_Problem_. Please repeat, exactly and with nothing added, the lines running from the line that contains "with BuildPart() as" to the line that contains "obj.matrix_world = Matrix.Identity(4)", both lines included.

>> Begin Given data

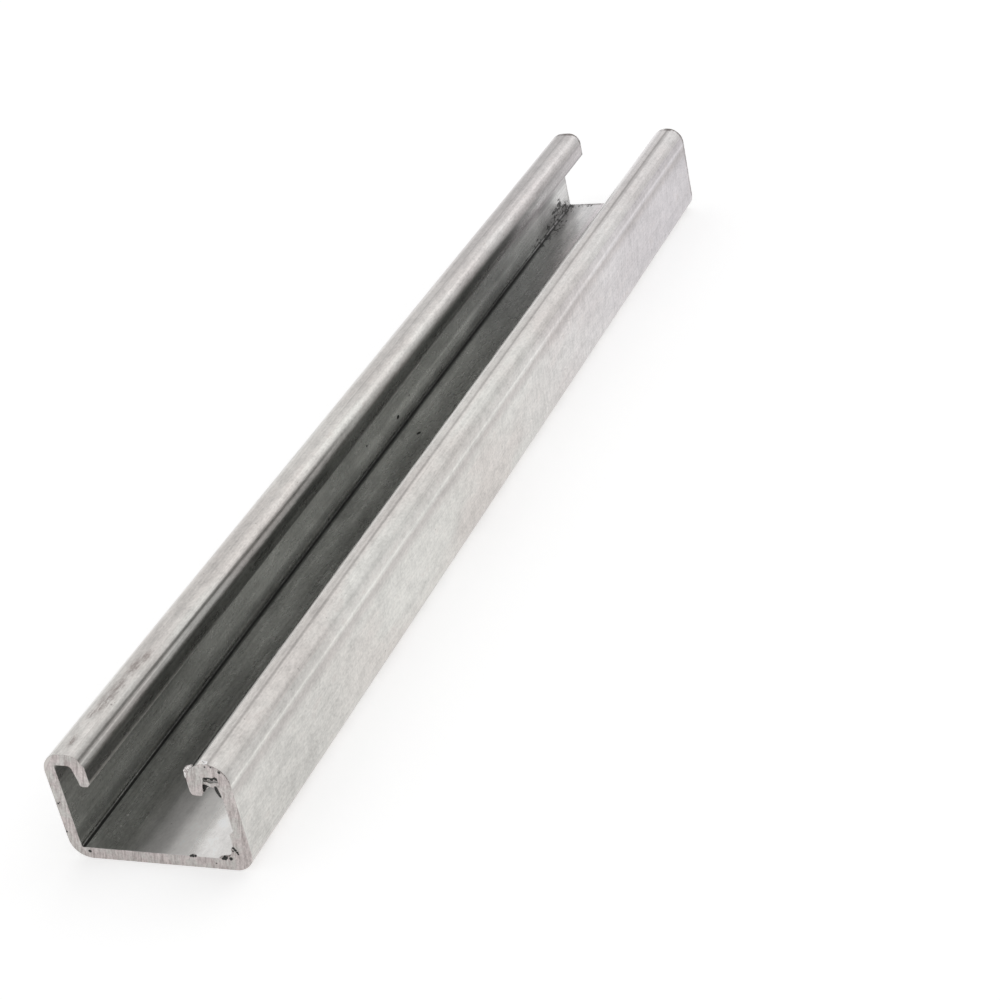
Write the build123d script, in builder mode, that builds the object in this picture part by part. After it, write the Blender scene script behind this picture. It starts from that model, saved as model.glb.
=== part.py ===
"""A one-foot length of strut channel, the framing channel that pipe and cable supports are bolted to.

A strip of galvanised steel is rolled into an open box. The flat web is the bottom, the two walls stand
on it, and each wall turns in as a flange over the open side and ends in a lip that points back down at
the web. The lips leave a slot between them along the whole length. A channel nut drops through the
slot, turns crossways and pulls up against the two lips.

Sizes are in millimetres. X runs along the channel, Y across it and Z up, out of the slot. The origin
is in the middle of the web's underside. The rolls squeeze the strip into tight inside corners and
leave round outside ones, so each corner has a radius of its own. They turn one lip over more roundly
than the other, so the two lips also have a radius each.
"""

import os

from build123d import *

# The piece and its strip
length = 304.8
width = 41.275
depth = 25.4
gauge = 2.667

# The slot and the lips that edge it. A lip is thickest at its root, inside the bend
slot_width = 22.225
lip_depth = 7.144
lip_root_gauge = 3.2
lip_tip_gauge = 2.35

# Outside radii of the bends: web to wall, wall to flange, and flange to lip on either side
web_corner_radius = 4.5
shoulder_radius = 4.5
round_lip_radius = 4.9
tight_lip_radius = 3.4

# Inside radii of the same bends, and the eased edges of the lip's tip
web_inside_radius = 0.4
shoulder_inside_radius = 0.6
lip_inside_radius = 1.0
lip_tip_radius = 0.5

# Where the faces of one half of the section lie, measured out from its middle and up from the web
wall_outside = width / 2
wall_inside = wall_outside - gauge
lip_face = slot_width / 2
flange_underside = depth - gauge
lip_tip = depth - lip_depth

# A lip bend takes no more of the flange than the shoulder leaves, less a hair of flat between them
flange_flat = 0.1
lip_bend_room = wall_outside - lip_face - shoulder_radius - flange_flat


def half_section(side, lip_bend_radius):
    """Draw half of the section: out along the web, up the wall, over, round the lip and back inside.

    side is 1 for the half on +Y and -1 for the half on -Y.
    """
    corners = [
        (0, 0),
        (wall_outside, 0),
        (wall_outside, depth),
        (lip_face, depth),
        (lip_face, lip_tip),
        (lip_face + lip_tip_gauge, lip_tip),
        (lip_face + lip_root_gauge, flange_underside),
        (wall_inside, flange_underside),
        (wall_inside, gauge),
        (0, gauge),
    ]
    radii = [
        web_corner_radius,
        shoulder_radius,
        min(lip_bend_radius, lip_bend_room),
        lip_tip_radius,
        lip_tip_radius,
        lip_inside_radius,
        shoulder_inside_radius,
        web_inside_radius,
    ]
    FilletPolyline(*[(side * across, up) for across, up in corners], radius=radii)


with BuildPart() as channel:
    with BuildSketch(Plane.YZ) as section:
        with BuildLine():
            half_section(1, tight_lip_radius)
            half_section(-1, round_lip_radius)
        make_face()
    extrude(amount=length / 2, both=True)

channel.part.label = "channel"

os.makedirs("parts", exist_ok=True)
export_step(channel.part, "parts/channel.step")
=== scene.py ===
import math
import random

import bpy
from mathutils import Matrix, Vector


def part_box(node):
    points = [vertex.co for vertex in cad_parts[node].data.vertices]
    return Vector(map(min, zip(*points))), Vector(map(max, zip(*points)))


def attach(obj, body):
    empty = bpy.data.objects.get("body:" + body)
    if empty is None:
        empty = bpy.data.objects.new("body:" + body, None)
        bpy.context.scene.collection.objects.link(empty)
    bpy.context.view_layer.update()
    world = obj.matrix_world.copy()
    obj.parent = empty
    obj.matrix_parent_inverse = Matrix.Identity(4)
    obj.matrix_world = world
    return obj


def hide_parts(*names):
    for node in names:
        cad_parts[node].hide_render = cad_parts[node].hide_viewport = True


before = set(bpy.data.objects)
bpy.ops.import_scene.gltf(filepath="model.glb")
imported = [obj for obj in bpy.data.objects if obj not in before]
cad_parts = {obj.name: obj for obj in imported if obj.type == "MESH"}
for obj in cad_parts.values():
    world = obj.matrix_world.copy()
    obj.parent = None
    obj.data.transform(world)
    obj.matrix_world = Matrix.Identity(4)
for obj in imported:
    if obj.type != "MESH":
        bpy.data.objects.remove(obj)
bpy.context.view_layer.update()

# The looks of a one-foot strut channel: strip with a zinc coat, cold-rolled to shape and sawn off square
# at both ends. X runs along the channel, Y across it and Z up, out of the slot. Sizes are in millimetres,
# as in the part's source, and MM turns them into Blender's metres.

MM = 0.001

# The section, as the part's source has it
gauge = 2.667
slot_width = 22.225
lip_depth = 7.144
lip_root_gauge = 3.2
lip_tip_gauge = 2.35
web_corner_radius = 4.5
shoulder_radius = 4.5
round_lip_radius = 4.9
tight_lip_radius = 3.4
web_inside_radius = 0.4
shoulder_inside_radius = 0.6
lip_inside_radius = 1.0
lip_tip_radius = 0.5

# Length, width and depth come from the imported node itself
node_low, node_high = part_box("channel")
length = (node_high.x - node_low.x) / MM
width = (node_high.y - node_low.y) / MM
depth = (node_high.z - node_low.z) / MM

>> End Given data

_Task response_.
with BuildPart() as channel:
    with BuildSketch(Plane.YZ) as section:
        with BuildLine():
            half_section(1, tight_lip_radius)
            half_section(-1, round_lip_radius)
        make_face()
    extrude(amount=length / 2, both=True)

channel.part.label = "channel"

os.makedirs("parts", exist_ok=True)
export_step(channel.part, "parts/channel.step")
=== scene.py ===
import math
import random

import bpy
from mathutils import Matrix, Vector


def part_box(node):
    points = [vertex.co for vertex in cad_parts[node].data.vertices]
    return Vector(map(min, zip(*points))), Vector(map(max, zip(*points)))


def attach(obj, body):
    empty = bpy.data.objects.get("body:" + body)
    if empty is None:
        empty = bpy.data.objects.new("body:" + body, None)
        bpy.context.scene.collection.objects.link(empty)
    bpy.context.view_layer.update()
    world = obj.matrix_world.copy()
    obj.parent = empty
    obj.matrix_parent_inverse = Matrix.Identity(4)
    obj.matrix_world = world
    return obj


def hide_parts(*names):
    for node in names:
        cad_parts[node].hide_render = cad_parts[node].hide_viewport = True


before = set(bpy.data.objects)
bpy.ops.import_scene.gltf(filepath="model.glb")
imported = [obj for obj in bpy.data.objects if obj not in before]
cad_parts = {obj.name: obj for obj in imported if obj.type == "MESH"}
for obj in cad_parts.values():
    world = obj.matrix_world.copy()
    obj.parent = None
    obj.data.transform(world)
    obj.matrix_world = Matrix.Identity(4)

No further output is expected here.